Task statement:
Only one portion of the data is to be written out: from the line bearing "What build123d script" through the line bearing "mouth_height = 1.2". Write it exactly as it appears.
+++++
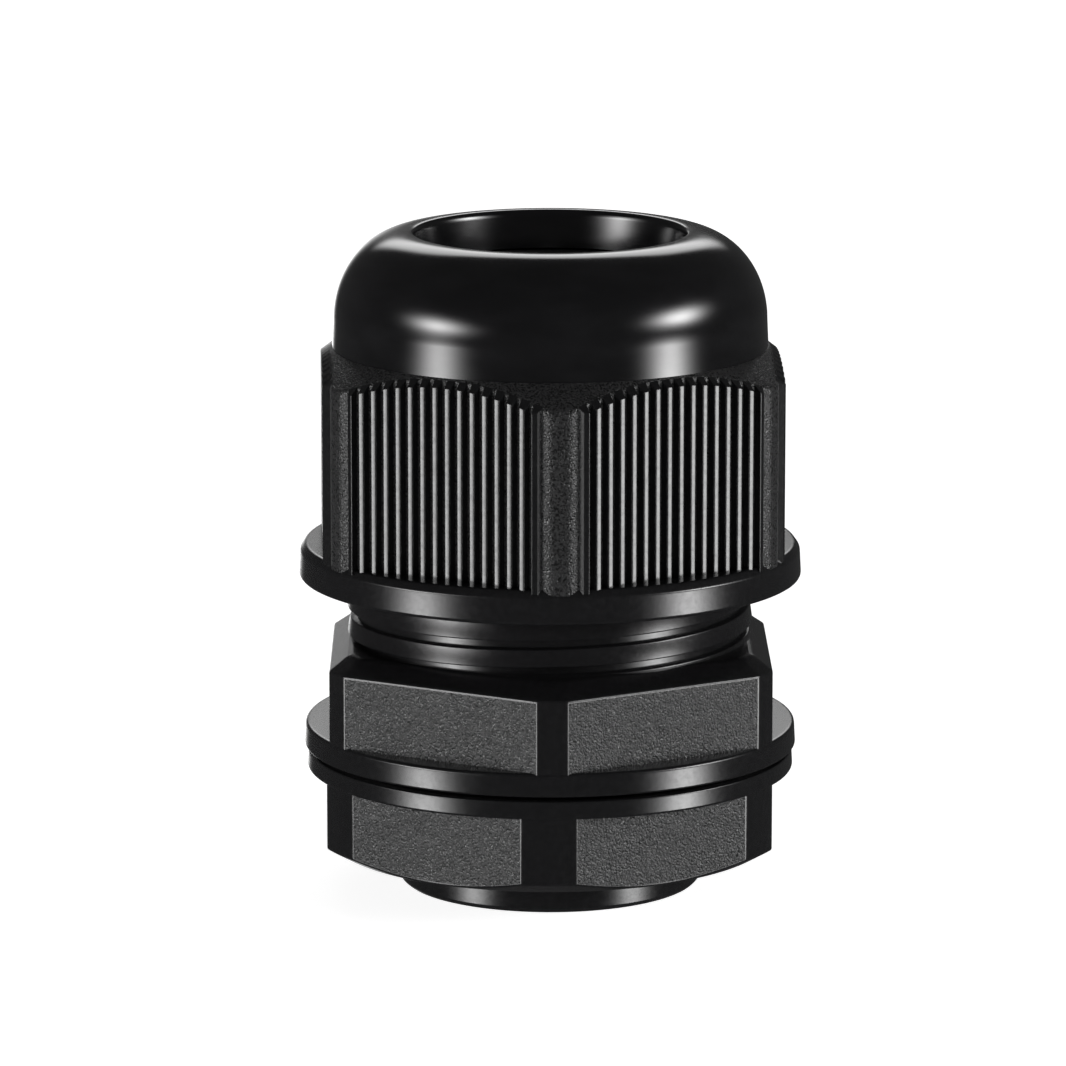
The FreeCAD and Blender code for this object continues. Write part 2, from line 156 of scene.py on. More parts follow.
def angle_prop(name, description, degrees):
    return FloatProperty(name=name, description=description, default=math.radians(degrees),
                         unit="ROTATION", subtype="ANGLE")


def colour_prop(name, description, default):
    return FloatVectorProperty(name=name, description=description, default=default,
                               size=3, min=0.0, max=1.0, subtype="COLOR")


class DomeNutSizes(bpy.types.PropertyGroup):
    flange_radius: size_prop("Flange radius", "Outside radius of the lower flange", NUT_HIGH.x)
    flange_edge: size_prop("Flange edge", "Height of the flange's upright edge", 2.0 * MM)
    flange_height: size_prop("Flange height", "Height of the flange with its bevel", 2.55 * MM)
    valley_width: size_prop("Grip width", "Grip across its flats, between the ribs", 33.0 * MM)
    corner_radius: size_prop("Corner radius", "Radius over the grip's corners", 18.65 * MM)
    corner_top: size_prop("Corner height", "Height of the grip at its corners", 39.1 * MM)
    ribs: IntProperty(name="Ribs", description="Grip ribs on each flat", default=16, min=1)
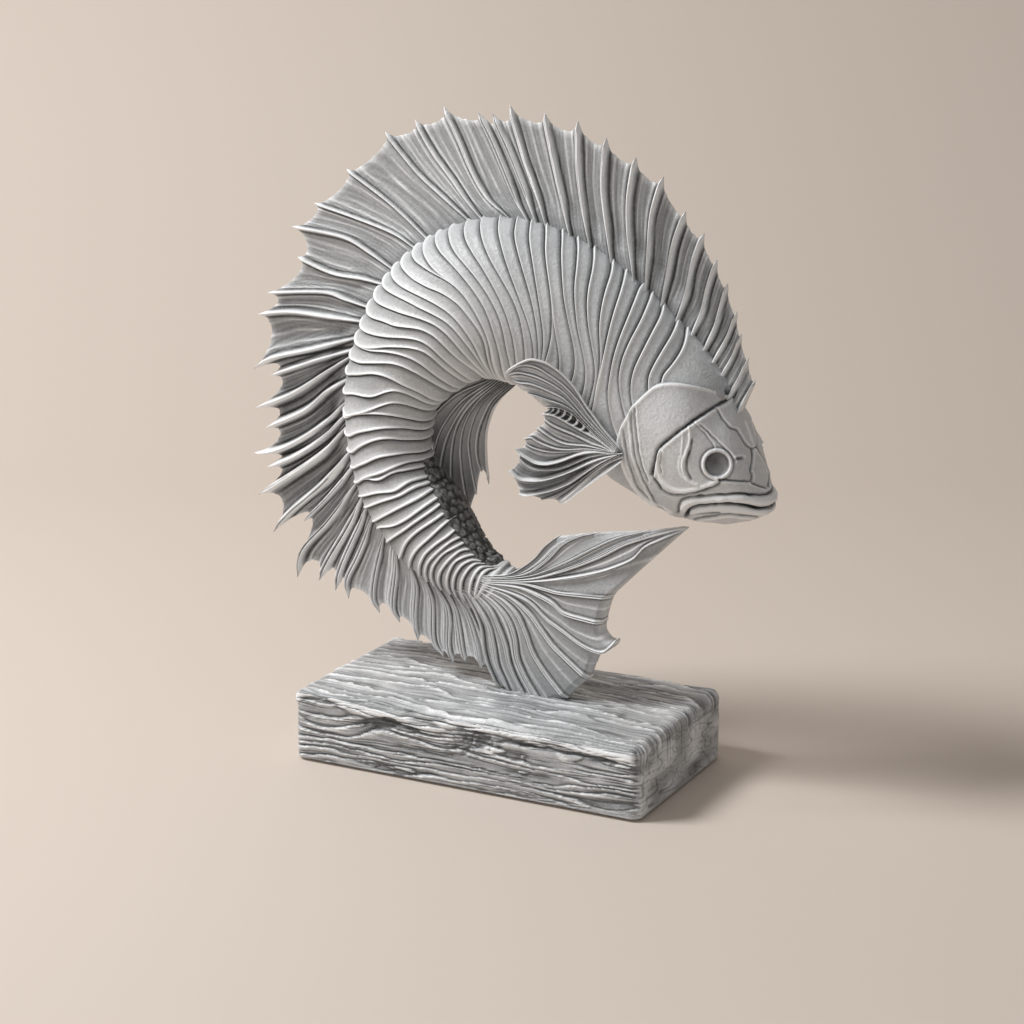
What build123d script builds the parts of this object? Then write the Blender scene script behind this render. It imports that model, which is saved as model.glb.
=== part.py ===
from build123d import *
import os
from math import ceil, cos, radians, sin, sqrt

os.makedirs("parts", exist_ok=True)

# Base block and the felt under it, in millimetres
base_length = 165.0
base_width = 88.0
base_height = 31.5
base_corner_radius = 5.5
base_top_radius = 5.0
felt_thickness = 1.5
felt_margin = 3.0
felt_corner_radius = 6.0

# Size of the fish: how far its back stands from the middle of its curl, and its own girth
curl_reach = 108.0
trunk_depth = 77.0
trunk_width = 52.0
rib_width = 1.6
rib_rise = 0.7
fin_to_base_gap = 3.0

# Head, measured from the middle of the gill cover
head_length = 35.5
head_depth = 62.0
head_width = 52.0
gill_length = 50.0
eye_dish_radius = 7.5
eye_dish_depth = 3.0
mouth_height = 1.2

# Fins: thickness of the webs, and how far the rays stand out of them
web_thickness = 2.6
ray_rise = 0.8
ray_foot_width = 2.2
ray_tip_width = 0.7
fan_ray_width = 1.6
fan_start_share = 0.34
tongue_depth = 4.5
ray_foot_height = 3.2
tail_thickness = 14.0
pectoral_length = 46.0
pectoral_root_radius = 6.5
pelvic_length = 70.0
pelvic_root_radius = 5.5

# Joints: pins, dowels, studs and the gaps that the glue fills
glue_gap = 0.15
pin_diameter = 2.0
pin_length = 9.0
root_pin_diameter = 3.0
root_pin_length = 14.0
dowel_diameter = 5.0
dowel_length = 24.0
dowel_spacing = 20.0
tail_dowel_diameter = 4.0
tail_dowel_length = 20.0
tail_dowel_spacing = 9.0
stud_diameter = 4.0
stud_grip = 22.0
stud_spacing = 15.0
stud_tail = 2.0
nut_across_flats = 7.0
nut_height = 3.2
washer_diameter = 12.0
washer_thickness = 1.0
counterbore_diameter = 14.0
counterbore_depth = 12.0
thread_gap = 0.1
stud_hole_gap = 0.4

base_top = felt_thickness + base_height

# The trunk, station by station from the gills to the tail: the middle of the body as shares of the
# curl's reach, the lean of each section in degrees, and its depth and width as shares of the girth
trunk_line_shares = [
    (0.884, 0.111), (0.764, 0.199), (0.611, 0.306), (0.444, 0.458), (0.255, 0.593),
    (0.065, 0.665), (-0.111, 0.667), (-0.273, 0.602), (-0.407, 0.489), (-0.498, 0.361),
    (-0.546, 0.218), (-0.554, 0.081), (-0.535, -0.046), (-0.489, -0.150), (-0.417, -0.241),
    (-0.336, -0.343), (-0.250, -0.423), (-0.160, -0.479), (-0.079, -0.505),
]
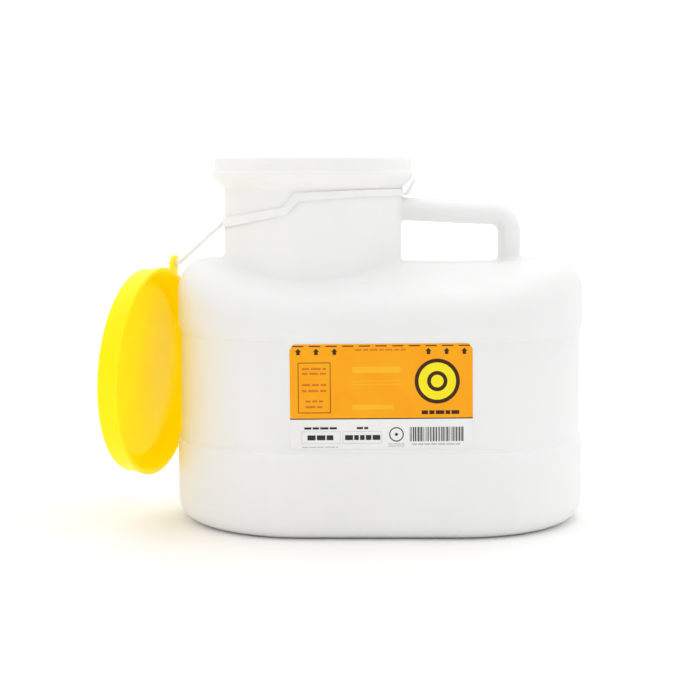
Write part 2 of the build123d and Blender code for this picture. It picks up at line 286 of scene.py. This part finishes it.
def lid_material():
    """Bright yellow injection-moulded plastic: fine turning marks, and a faint painted glow the real one lacks,
    lighting the lid from within.
    """
    s = Shader("lid_yellow")
    colour = s.clouded(LID_TONES, 16.0, 3.0)
    turned = s.tree.nodes.new("ShaderNodeTexWave")
    turned.wave_type = "RINGS"
    turned.rings_direction = "Z"
    turned.inputs["Scale"].default_value = 260.0
    turned.inputs["Distortion"].default_value = 1.5
    s.link(lid_coordinates(s), turned.inputs["Vector"])
    rings = turned.outputs["Fac"]
    colour = s.mix(s.maths("MULTIPLY", rings, 0.05), colour, LID_RING_TONE)
    scratch = s.noise(1.0, 4.0, 0.65, s.mapped(scale=(200, 30, 60), turn=(0.4, 0.2, 0.9)))
    mask = s.ramp(scratch, [(0.68, 0.0), (0.73, 1.0)])
    rough = s.rough(90.0, 3.0, spread=0.12, least=0.28)
    rough = s.maths("ADD", rough, s.maths("MULTIPLY", mask, 0.15))
    lathe = s.bump(rings, 0.00001)
    grain = s.bump(s.noise(900.0, 2.0), 0.00001, lathe)
    swell = s.bump(s.noise(30.0, 1.0), 0.00025, grain)
    s.feed(base_color=colour, roughness=rough, normal=swell)
    s.set(subsurface_weight=0.45, subsurface_radius=(0.008, 0.006, 0.0004), subsurface_scale=0.8)
    s.set(IOR=1.49, specular_IOR_level=0.2)
    # Painted light: the lid glows faintly although it is no lamp
    s.set(emission_color=LID_PAINTED_GLOW, emission_strength=LID_PAINTED_GLOW_STRENGTH)
    return s.material


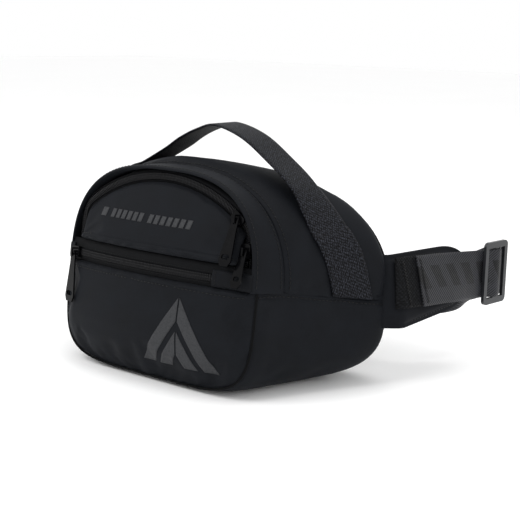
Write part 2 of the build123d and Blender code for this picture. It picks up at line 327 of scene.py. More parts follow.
def swell(obj, free, voxel, cap, depth=0.0):
    """Cloth pressure on a remeshed copy of a pad; its moves are carried back to the pad.
    free(point in mm) is 0 where the pad is sewn down and 1 where it may swell."""
    proxy = link(bpy.data.objects.new(obj.name + "_copy", obj.data.copy()))
    if depth:
        thicken(proxy, depth)
    remesh = proxy.modifiers.new("remesh", "REMESH")
    remesh.mode = "VOXEL"
    remesh.voxel_size = voxel * MM
    apply_modifiers(proxy)
    group = proxy.vertex_groups.new(name="pins")
    for v in proxy.data.vertices:
        held = 1.0 - free(np.array(v.co) / MM)
        if held > 0:
            group.add([v.index], held, "REPLACE")
    start, end = simulate(proxy, 0.02, 20, pressure=4.0)
    move = capped(end - start, cap)
    lookup = KDTree(len(start))
    for k, p in enumerate(start):
        lookup.insert(p, k)
    lookup.balance()
    places = np.array([v.co for v in obj.data.vertices])
    for k, p in enumerate(places):
        near = lookup.find_n(p, 6)
        weights = np.array([1.0 / (gap + 0.5 * MM) for _, _, gap in near])
        shift = weights @ np.array([move[i] for _, i, _ in near]) / weights.sum()
        places[k] = p + shift * free(p / MM)
    place_vertices(obj, places)
    bpy.data.objects.remove(proxy)


def tree_of(*objs):
    """Search tree over the final shapes of pieces."""
    graph = bpy.context.evaluated_depsgraph_get()
    graph.update()
    verts, polys = [], []
    for obj in objs:
        shaped = obj.evaluated_get(graph)
        mesh = shaped.to_mesh()
        base = len(verts)
        verts += [obj.matrix_world @ v.co for v in mesh.vertices]
        polys += [[base + i for i in p.vertices] for p in mesh.polygons]
        shaped.to_mesh_clear()
    return BVHTree.FromPolygons(verts, polys)


def on_surface(tree, point_mm, lift=0.0, toward=None):
    """The nearest point of a search tree, lifted along its normal, in mm."""
    spot, normal, _, _ = tree.find_nearest(Vector(np.asarray(point_mm) * MM))
    if toward is not None and normal.dot(Vector(toward)) < 0:
        normal = -normal
    out = spot + normal * lift * MM
    return np.array(out) / MM, np.array(normal)


def squared(points, across):
    """Tangents of a line, and directions across it turned square to it."""
    tangent = unit(np.gradient(np.asarray(points, float), axis=0))
    across = unit(across)
    return tangent, unit(across - (across * tangent).sum(1, keepdims=True) * tangent)


def beads(name, centres, runs, ups, shape, sides=6):
    """Many small closed beads: shape rows are (place on the run, half width, half height, lift)."""
    verts, faces = [], []
    angle = np.linspace(0, 2 * math.pi, sides, endpoint=False)
    for centre, run, up in zip(centres, runs, ups):
        run = unit(run)
        up = unit(up - up.dot(run) * run)
        side = np.cross(run, up)
        faces += ring_faces(len(shape), sides, len(verts))
        for place, wide, high, lift in shape:
            mid = centre + run * place + up * lift
            verts += [mid + side * wide * math.cos(a) + up * high * math.sin(a) for a in angle]
    return new_object(name, verts, faces)


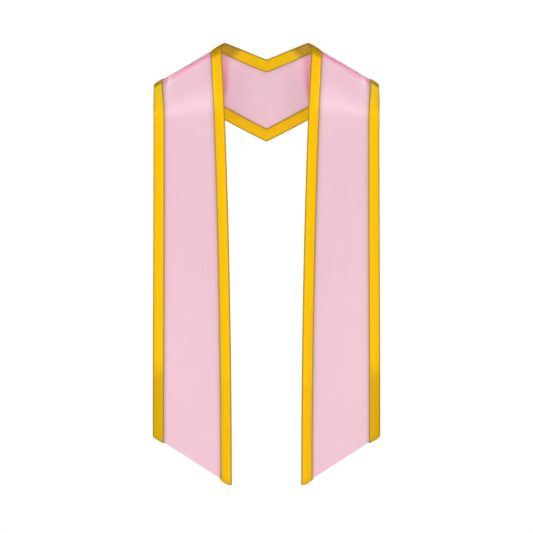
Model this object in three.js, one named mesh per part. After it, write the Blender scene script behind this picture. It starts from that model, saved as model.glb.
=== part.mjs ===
// Graduation stole as worn: two satin strips over the shoulders, seamed in a V behind the neck.
// Millimetres, +Z up, the front faces -Y, the origin is midway between the two shoulder seats.
import * as THREE from "three";

// Widths across, each from the middle plane to the edge of the cloth.
const NECK_HALF_WIDTH = 74; // inner edge where it crosses the shoulder ridge
const SHOULDER_HALF_WIDTH = 190.6; // outer edge where it crosses the shoulder ridge
const CHEST_HALF_GAP = 72.1; // inner edge of a front at the chest
const CHEST_HALF_WIDTH = 191.7; // outer edge of a front at the chest
const HEM_HALF_GAP = 60.4; // inner edge of a front at its hem
const HEM_HALF_WIDTH = 192.8; // outer edge of a front at its hem

// Drops below the neck end of the ridge, and slopes.
const CHEST_DROP = 126;
const HEM_DROP = 753.3; // the low inner corner of each hem
const NAPE_DROP = 26.8; // upper point of the V behind the neck
const BACK_DROP = 164.6; // lower point of the V
const SHOULDER_SLOPE_DEG = 30.4;
const HEM_SLOPE_DEG = 32.6;
const NAPE_SLOPE_DEG = 21.4; // upper edge of the V
const BACK_SLOPE_DEG = 26; // lower edge of the V
const CHEST_LEAN_DEG = 2.2; // the inner edges close in below the chest

// The bend over the shoulder, a cone that is tighter at its outer end.
const NECK_ROLL_RADIUS = 12;
const OUTER_ROLL_RADIUS = 3.6;
const ROLL_FRONT_DEG = 22; // where the bend starts, from the upright
const ROLL_BACK_DEG = 135; // where it ends, behind the ridge
const SHOULDER_CURL = 19; // the outer edge turns back at the end of the shoulder
const CURL_WIDTH = 40;
const CURL_DROP = 58; // height over which that turn dies out

// Depths from the ridge, forwards or back.
const CHEST_FORWARD = 44;
const CHEST_OUTER_FORWARD = 22;
const HEM_FORWARD = 47;
const HEM_OUTER_FORWARD = 36;
const NAPE_BACK = 50;
const BACK_BACK = 86;

// The cloth and its binding, whose faces are measured from the fold round the edge.
const CLOTH = 1.2;
const TRIM_WALL = 1.0;
const TRIM_FACE = 19; // binding width on the outside
const TRIM_LINING_FACE = 21; // and on the side that faces the wearer
const TRIM_TAIL = 2.2; // the binding ends this far below the hem
const GAP = 0.3;
const SEAM_GAP = 0.4; // between the two halves at the middle seam

// Spans of a half, from the middle seam to the hem: how many sections each one gets.
const SPANS = [
  { span: "back", sections: 15 },
  { span: "roll", sections: 8 },
  { span: "yoke", sections: 9 },
  { span: "front", sections: 16 },
];

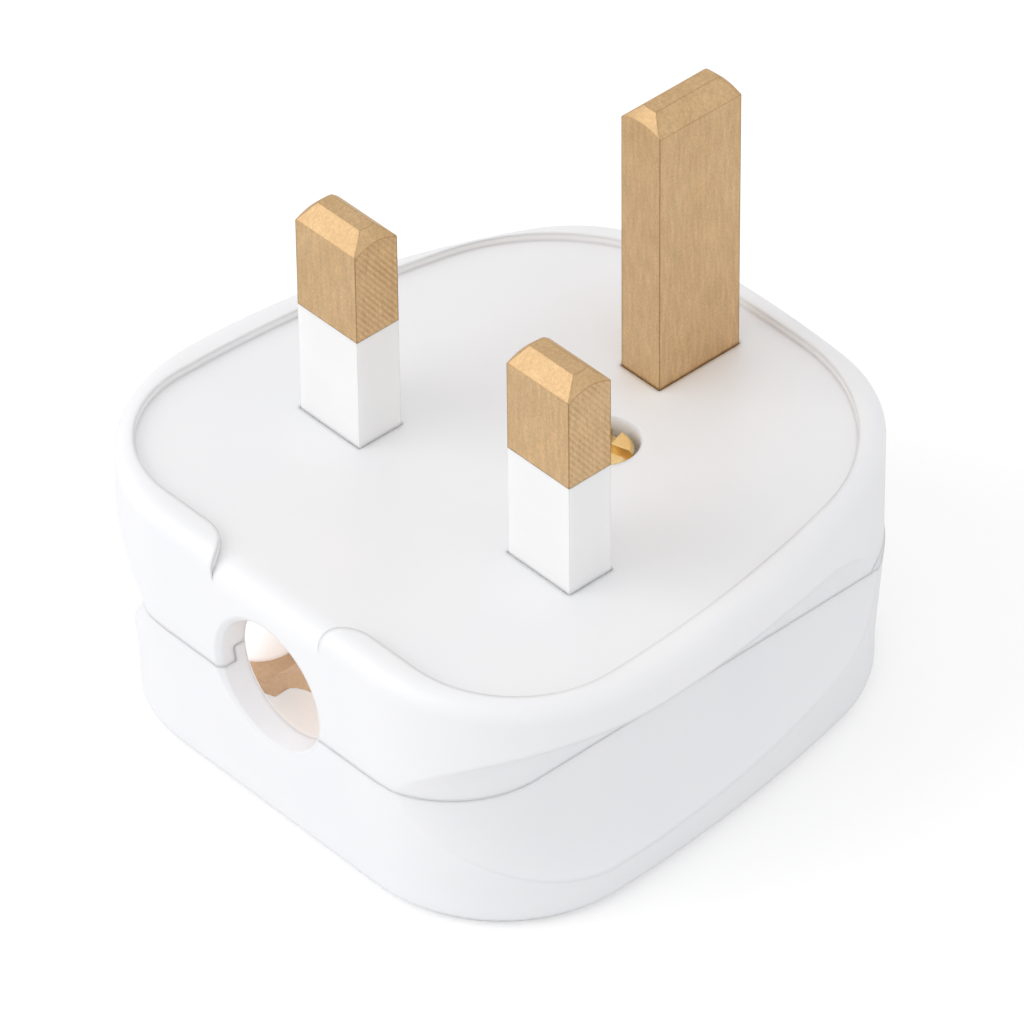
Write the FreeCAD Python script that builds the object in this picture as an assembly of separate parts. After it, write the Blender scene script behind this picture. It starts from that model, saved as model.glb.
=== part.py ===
import FreeCAD, Part
import math
import os

V = FreeCAD.Vector

# Three pin mains plug, rewirable, lying on its cover with the pins up.
# Origin: middle of the cover's back face. +Z is the way the pins point, +Y is the earth pin's side.

# Moulded body
body_depth = 21.0            # back of the cover to the floor of the pin face
rim_height = 0.65            # raised rim above that floor
parting_height = 11.3        # where base and cover meet
front_y = -24.75             # flat end with the cord entry
rear_y = 24.75
face_half_width = 25.4
face_corner_r = 14.4
face_flank_r = 60.0
face_shoulder_r = 13.0
face_end_r = 94.0
rim_edge_r = 1.5
rim_front_width = 2.4
rim_side_width = 2.55
rim_rear_width = 2.05
recess_corner_r = 9.6
recess_flank_r = 100.0
recess_shoulder_r = 15.5
recess_end_r = 200.0

# Cover
cover_half_width = 22.9
cover_corner_r = 12.3
cover_flank_r = 120.0
cover_shoulder_r = 14.6
cover_end_r = 110.0
cover_draft = 0.6            # how far the wall leans in from the joint to the band
cover_band_height = 2.8      # upright band next to the back face
cover_bevel = 0.7            # along the edge of the back face

# Finger grips, one groove down each side that turns round the front corner
grip_half_width = 19.0
grip_radius = 8.7
grip_height = 10.3
grip_corner_r = 8.9
grip_runout = 0.3            # how far past the front face the groove's bottom line passes

# Walls and the joint between the mouldings
floor_thickness = 3.0
back_thickness = 2.0
flank_wall = 2.2
front_wall = 2.5
rear_wall = 2.3
cavity_corner_r = 6.7
cavity_flank_r = 300.0
cavity_shoulder_r = 8.0
cavity_end_r = 90.0
tongue_thickness = 1.0
tongue_height = 1.2
joint_gap = 0.1

# Cord entry
entry_height = 12.7
entry_r = 5.2
entry_bevel = 0.4
rim_mouth_half_width = 5.6   # gap in the rim over the cord entry
rim_nose_r = 3.0
mouth_edge_r = 2.0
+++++
Task solution:
What build123d script builds the parts of this object? Then write the Blender scene script behind this render. It imports that model, which is saved as model.glb.
=== part.py ===
from build123d import *
import os
from math import ceil, cos, radians, sin, sqrt

os.makedirs("parts", exist_ok=True)

# Base block and the felt under it, in millimetres
base_length = 165.0
base_width = 88.0
base_height = 31.5
base_corner_radius = 5.5
base_top_radius = 5.0
felt_thickness = 1.5
felt_margin = 3.0
felt_corner_radius = 6.0

# Size of the fish: how far its back stands from the middle of its curl, and its own girth
curl_reach = 108.0
trunk_depth = 77.0
trunk_width = 52.0
rib_width = 1.6
rib_rise = 0.7
fin_to_base_gap = 3.0

# Head, measured from the middle of the gill cover
head_length = 35.5
head_depth = 62.0
head_width = 52.0
gill_length = 50.0
eye_dish_radius = 7.5
eye_dish_depth = 3.0
mouth_height = 1.2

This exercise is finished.